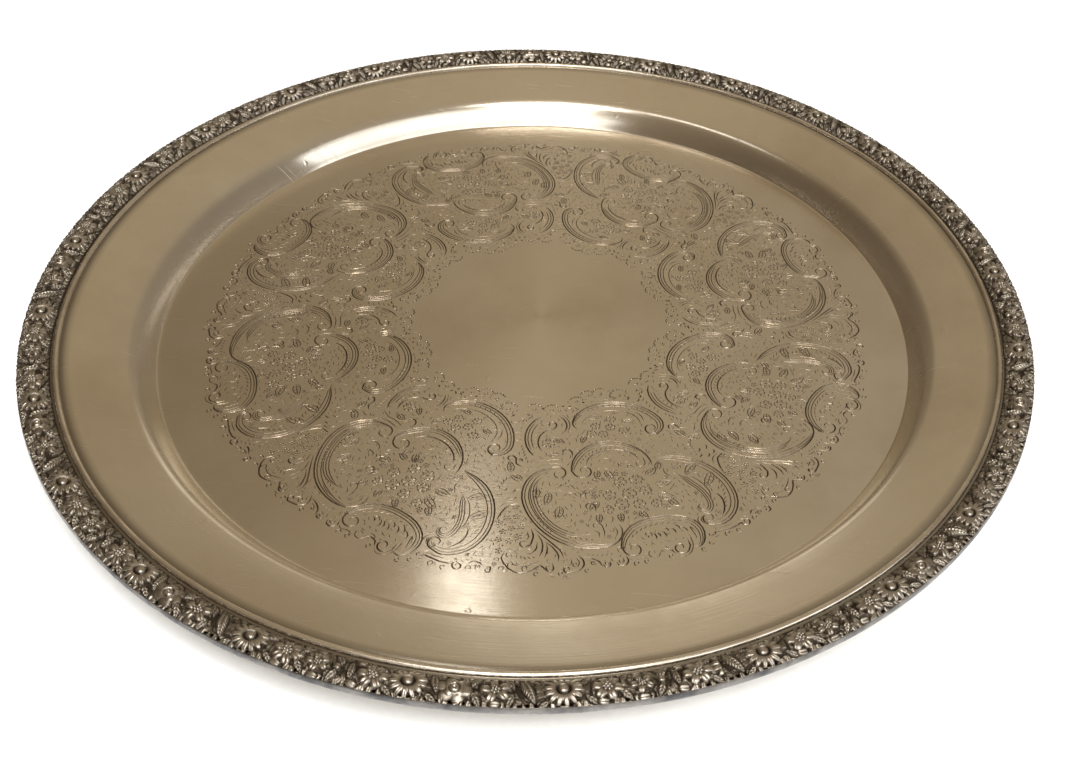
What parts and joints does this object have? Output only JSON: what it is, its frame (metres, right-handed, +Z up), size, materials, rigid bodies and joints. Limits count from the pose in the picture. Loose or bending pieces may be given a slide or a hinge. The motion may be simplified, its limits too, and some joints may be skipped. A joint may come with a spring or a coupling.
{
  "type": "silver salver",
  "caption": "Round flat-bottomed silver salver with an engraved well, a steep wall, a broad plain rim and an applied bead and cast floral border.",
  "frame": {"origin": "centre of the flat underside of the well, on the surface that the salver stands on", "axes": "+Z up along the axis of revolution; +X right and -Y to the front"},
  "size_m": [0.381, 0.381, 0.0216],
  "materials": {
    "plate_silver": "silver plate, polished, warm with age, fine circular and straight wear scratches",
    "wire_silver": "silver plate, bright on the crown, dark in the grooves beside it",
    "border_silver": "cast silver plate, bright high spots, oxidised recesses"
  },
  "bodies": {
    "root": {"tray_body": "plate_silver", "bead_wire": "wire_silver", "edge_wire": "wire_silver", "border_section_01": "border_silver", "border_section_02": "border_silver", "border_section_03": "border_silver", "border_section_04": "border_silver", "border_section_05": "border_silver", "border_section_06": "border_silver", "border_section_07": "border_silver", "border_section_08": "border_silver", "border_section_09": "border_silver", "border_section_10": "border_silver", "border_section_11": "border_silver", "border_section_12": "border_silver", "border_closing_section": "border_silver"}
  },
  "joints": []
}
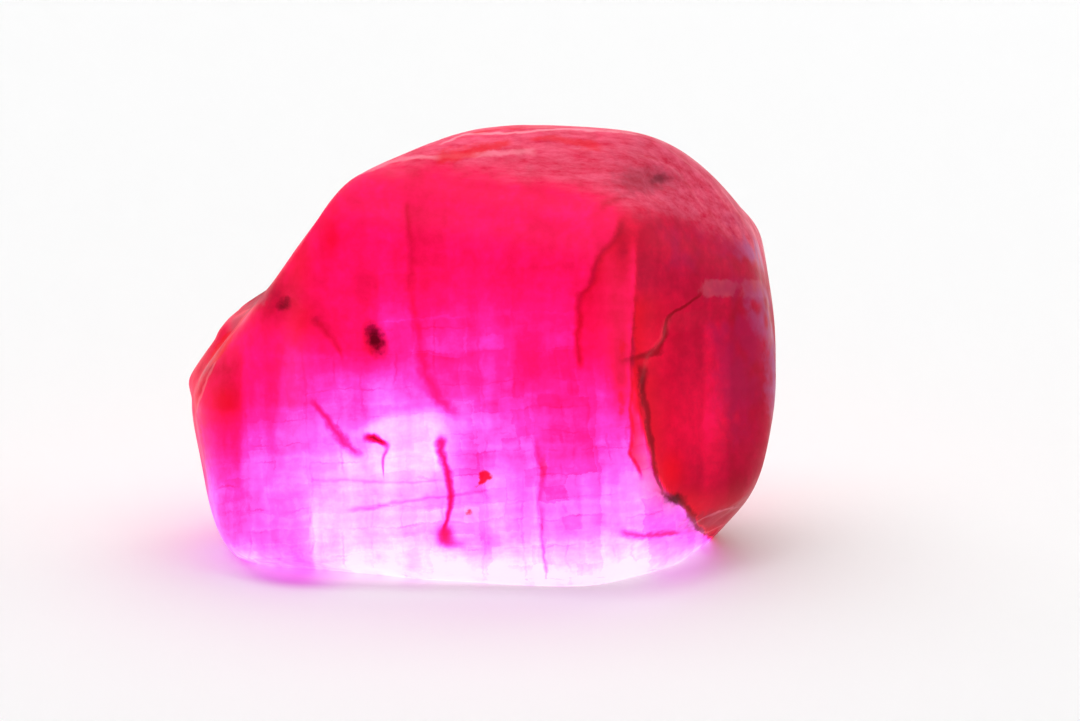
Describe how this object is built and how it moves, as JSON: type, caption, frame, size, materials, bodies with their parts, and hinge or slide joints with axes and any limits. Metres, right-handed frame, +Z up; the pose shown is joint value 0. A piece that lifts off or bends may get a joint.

*****

■ **AIM OF THE EXERCISE**: Write out every entry above, word for word.

■ **COMPLETED TASK**:
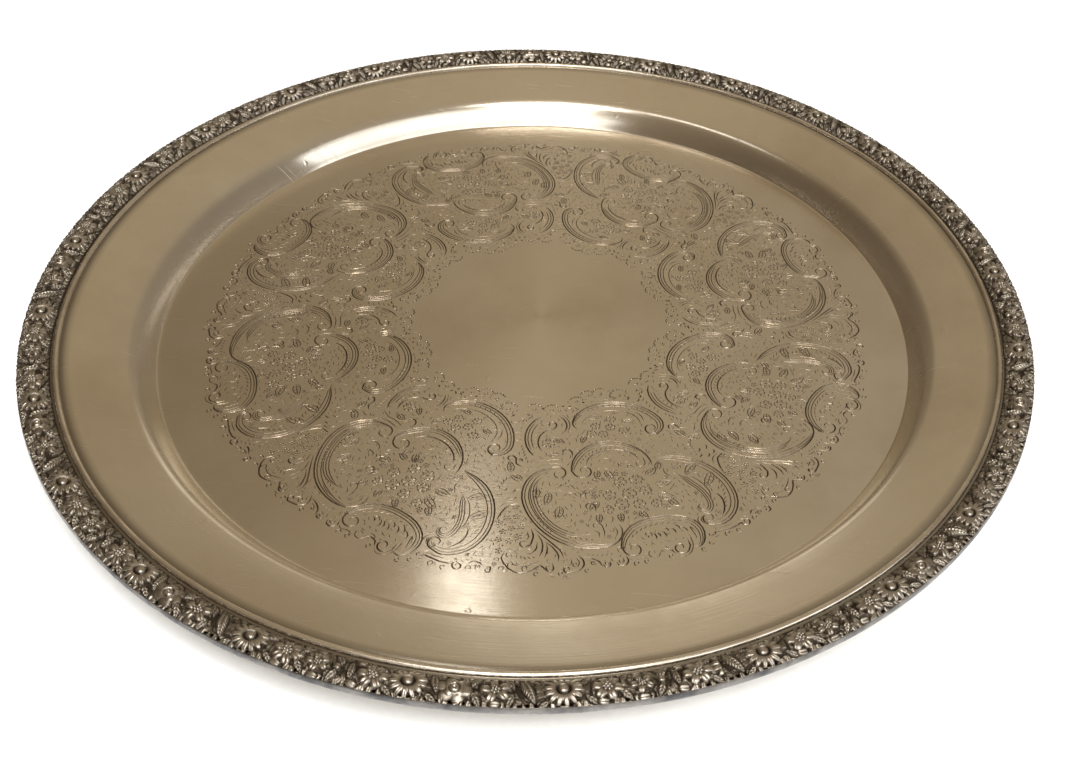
What parts and joints does this object have? Output only JSON: what it is, its frame (metres, right-handed, +Z up), size, materials, rigid bodies and joints. Limits count from the pose in the picture. Loose or bending pieces may be given a slide or a hinge. The motion may be simplified, its limits too, and some joints may be skipped. A joint may come with a spring or a coupling.
{
  "type": "silver salver",
  "caption": "Round flat-bottomed silver salver with an engraved well, a steep wall, a broad plain rim and an applied bead and cast floral border.",
  "frame": {"origin": "centre of the flat underside of the well, on the surface that the salver stands on", "axes": "+Z up along the axis of revolution; +X right and -Y to the front"},
  "size_m": [0.381, 0.381, 0.0216],
  "materials": {
    "plate_silver": "silver plate, polished, warm with age, fine circular and straight wear scratches",
    "wire_silver": "silver plate, bright on the crown, dark in the grooves beside it",
    "border_silver": "cast silver plate, bright high spots, oxidised recesses"
  },
  "bodies": {
    "root": {"tray_body": "plate_silver", "bead_wire": "wire_silver", "edge_wire": "wire_silver", "border_section_01": "border_silver", "border_section_02": "border_silver", "border_section_03": "border_silver", "border_section_04": "border_silver", "border_section_05": "border_silver", "border_section_06": "border_silver", "border_section_07": "border_silver", "border_section_08": "border_silver", "border_section_09": "border_silver", "border_section_10": "border_silver", "border_section_11": "border_silver", "border_section_12": "border_silver", "border_closing_section": "border_silver"}
  },
  "joints": []
}
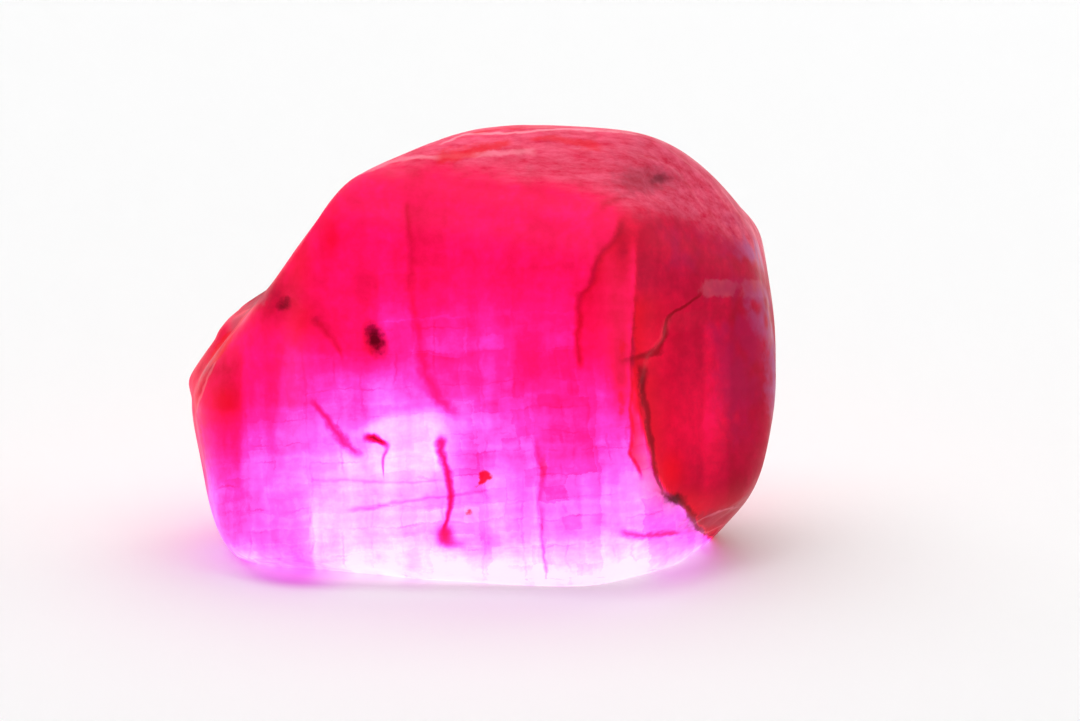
Describe how this object is built and how it moves, as JSON: type, caption, frame, size, materials, bodies with their parts, and hinge or slide joints with axes and any limits. Metres, right-handed frame, +Z up; the pose shown is joint value 0. A piece that lifts off or bends may get a joint.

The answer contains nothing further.